WRITTEN EXERCISE:
Copy each line of the listing below exactly.

____ RECORDED DATA

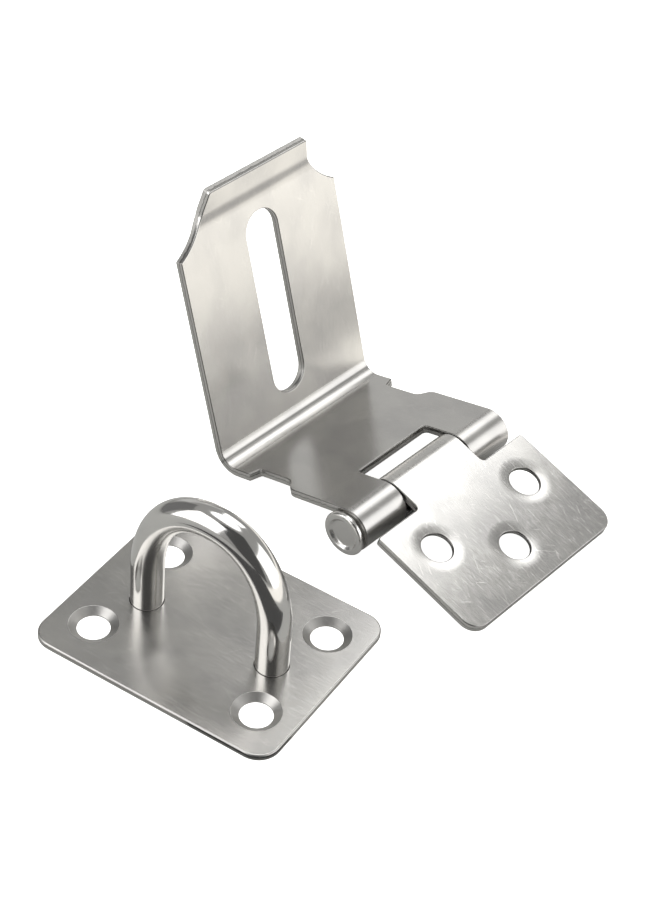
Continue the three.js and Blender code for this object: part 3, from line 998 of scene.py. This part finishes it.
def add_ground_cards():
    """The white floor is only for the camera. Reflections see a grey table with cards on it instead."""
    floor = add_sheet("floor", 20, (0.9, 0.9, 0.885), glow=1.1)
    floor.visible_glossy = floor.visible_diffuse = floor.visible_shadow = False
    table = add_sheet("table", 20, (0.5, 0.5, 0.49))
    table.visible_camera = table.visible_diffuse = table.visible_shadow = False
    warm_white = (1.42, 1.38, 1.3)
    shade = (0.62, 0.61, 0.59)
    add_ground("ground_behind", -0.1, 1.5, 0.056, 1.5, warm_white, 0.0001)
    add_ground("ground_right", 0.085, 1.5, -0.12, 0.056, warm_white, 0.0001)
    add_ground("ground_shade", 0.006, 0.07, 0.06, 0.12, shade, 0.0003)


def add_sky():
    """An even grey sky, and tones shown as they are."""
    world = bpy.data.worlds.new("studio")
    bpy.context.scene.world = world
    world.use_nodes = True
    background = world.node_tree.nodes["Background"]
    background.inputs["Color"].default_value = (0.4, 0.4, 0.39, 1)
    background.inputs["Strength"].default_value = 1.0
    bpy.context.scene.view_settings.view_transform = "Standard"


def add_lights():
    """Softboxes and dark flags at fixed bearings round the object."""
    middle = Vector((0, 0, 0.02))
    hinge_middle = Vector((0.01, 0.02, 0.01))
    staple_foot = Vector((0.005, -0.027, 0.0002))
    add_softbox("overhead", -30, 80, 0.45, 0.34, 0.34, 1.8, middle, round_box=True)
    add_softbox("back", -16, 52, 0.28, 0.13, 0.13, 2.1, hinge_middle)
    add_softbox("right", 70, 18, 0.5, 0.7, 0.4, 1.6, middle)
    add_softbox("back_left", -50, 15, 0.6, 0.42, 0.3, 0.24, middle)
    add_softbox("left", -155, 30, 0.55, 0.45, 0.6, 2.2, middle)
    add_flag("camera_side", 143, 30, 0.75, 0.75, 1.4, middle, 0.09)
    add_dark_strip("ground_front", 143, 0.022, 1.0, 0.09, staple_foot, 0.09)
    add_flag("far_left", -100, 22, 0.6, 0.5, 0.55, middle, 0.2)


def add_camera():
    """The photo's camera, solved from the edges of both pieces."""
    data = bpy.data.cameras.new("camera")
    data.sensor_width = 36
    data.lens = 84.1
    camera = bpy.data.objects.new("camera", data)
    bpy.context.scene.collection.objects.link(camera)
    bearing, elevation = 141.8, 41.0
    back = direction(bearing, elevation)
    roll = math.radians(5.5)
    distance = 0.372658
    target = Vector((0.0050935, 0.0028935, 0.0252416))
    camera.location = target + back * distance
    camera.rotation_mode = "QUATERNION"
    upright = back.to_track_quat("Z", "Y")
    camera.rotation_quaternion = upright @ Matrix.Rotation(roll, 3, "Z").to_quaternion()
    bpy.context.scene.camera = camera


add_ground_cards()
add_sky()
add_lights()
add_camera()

________

IN RESPONSE:
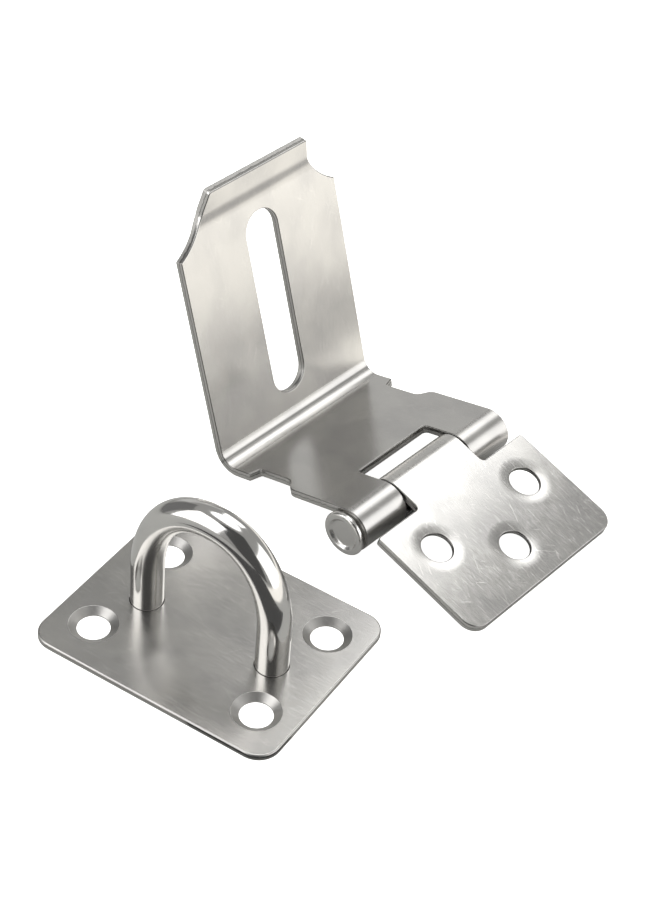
Continue the three.js and Blender code for this object: part 3, from line 998 of scene.py. This part finishes it.
def add_ground_cards():
    """The white floor is only for the camera. Reflections see a grey table with cards on it instead."""
    floor = add_sheet("floor", 20, (0.9, 0.9, 0.885), glow=1.1)
    floor.visible_glossy = floor.visible_diffuse = floor.visible_shadow = False
    table = add_sheet("table", 20, (0.5, 0.5, 0.49))
    table.visible_camera = table.visible_diffuse = table.visible_shadow = False
    warm_white = (1.42, 1.38, 1.3)
    shade = (0.62, 0.61, 0.59)
    add_ground("ground_behind", -0.1, 1.5, 0.056, 1.5, warm_white, 0.0001)
    add_ground("ground_right", 0.085, 1.5, -0.12, 0.056, warm_white, 0.0001)
    add_ground("ground_shade", 0.006, 0.07, 0.06, 0.12, shade, 0.0003)


def add_sky():
    """An even grey sky, and tones shown as they are."""
    world = bpy.data.worlds.new("studio")
    bpy.context.scene.world = world
    world.use_nodes = True
    background = world.node_tree.nodes["Background"]
    background.inputs["Color"].default_value = (0.4, 0.4, 0.39, 1)
    background.inputs["Strength"].default_value = 1.0
    bpy.context.scene.view_settings.view_transform = "Standard"


def add_lights():
    """Softboxes and dark flags at fixed bearings round the object."""
    middle = Vector((0, 0, 0.02))
    hinge_middle = Vector((0.01, 0.02, 0.01))
    staple_foot = Vector((0.005, -0.027, 0.0002))
    add_softbox("overhead", -30, 80, 0.45, 0.34, 0.34, 1.8, middle, round_box=True)
    add_softbox("back", -16, 52, 0.28, 0.13, 0.13, 2.1, hinge_middle)
    add_softbox("right", 70, 18, 0.5, 0.7, 0.4, 1.6, middle)
    add_softbox("back_left", -50, 15, 0.6, 0.42, 0.3, 0.24, middle)
    add_softbox("left", -155, 30, 0.55, 0.45, 0.6, 2.2, middle)
    add_flag("camera_side", 143, 30, 0.75, 0.75, 1.4, middle, 0.09)
    add_dark_strip("ground_front", 143, 0.022, 1.0, 0.09, staple_foot, 0.09)
    add_flag("far_left", -100, 22, 0.6, 0.5, 0.55, middle, 0.2)


def add_camera():
    """The photo's camera, solved from the edges of both pieces."""
    data = bpy.data.cameras.new("camera")
    data.sensor_width = 36
    data.lens = 84.1
    camera = bpy.data.objects.new("camera", data)
    bpy.context.scene.collection.objects.link(camera)
    bearing, elevation = 141.8, 41.0
    back = direction(bearing, elevation)
    roll = math.radians(5.5)
    distance = 0.372658
    target = Vector((0.0050935, 0.0028935, 0.0252416))
    camera.location = target + back * distance
    camera.rotation_mode = "QUATERNION"
    upright = back.to_track_quat("Z", "Y")
    camera.rotation_quaternion = upright @ Matrix.Rotation(roll, 3, "Z").to_quaternion()
    bpy.context.scene.camera = camera


add_ground_cards()
add_sky()
add_lights()
add_camera()